The Outlook, released overnight, identifies “strengthening environment laws and policies and their implementation” as one of five key levers to address diminishing biodiversity.
“The world’s top biodiversity experts are warning of a global ‘extinction debt’ and the acceleration of species loss unless urgent conservation action is taken,” the Australian Conservation Foundation’s nature program manager Basha Stasak said.
“The planet is at a crossroads. Pressures driving unprecedented biodiversity decline are intensifying. But conservation action can work if rapid and well-resourced action is taken.
“The Australian government’s own report to the Secretariat of the Convention on Biological Diversity in March 2020 revealed the government failed to meet or measure the majority of its targets.
“Yet the Morrison government is trying to further weaken nature protection in rushed changes to the national environment law due to be debated in the Senate next month.
“Now, more than ever, we must strengthen that law – to set robust national standards and establish independent oversight of environmental approvals. There is too much at stake.
“Australia’s Bramble Cay melomys was the first recorded mammal species loss due to human-induced climate change. The tiny rodent, which lived on an island in the Torres Strait, was one of three Australian native species extinctions in the past decade. Scientists predict a further 17 species could go extinct in the next 10 years. We’ll never get them back.

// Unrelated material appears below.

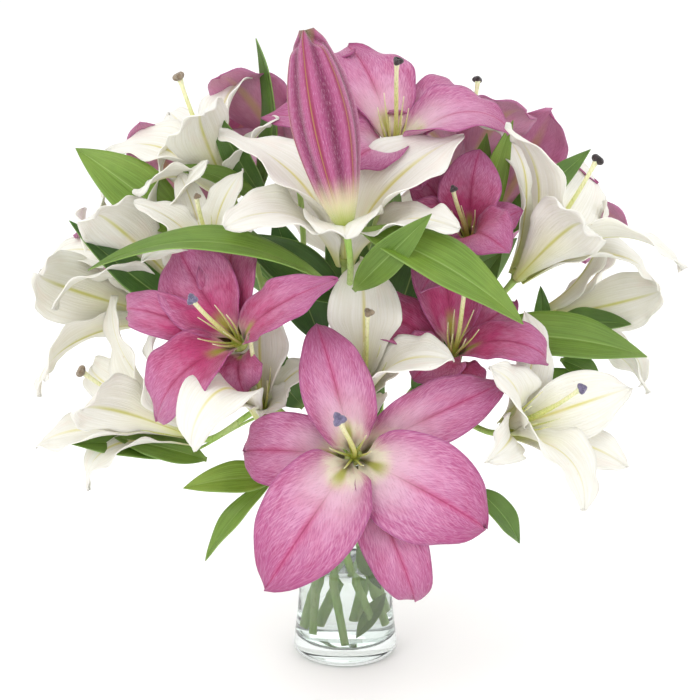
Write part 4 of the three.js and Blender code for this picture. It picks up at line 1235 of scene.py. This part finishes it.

“The government must respect the once-in-a-decade independent review of the Environment Protection and Biodiversity Conservation (EPBC) Act being conducted by Professor Graeme Samuel and protect our unique wildlife.”
The Global Biodiversity Outlook is produced by the Secretariat of the Convention on Biological Diversity, a convention to which Australia is a party. It draws heavily on the assessments of the Intergovernmental Science-Policy Platform on Biodiversity and Ecosystem Services.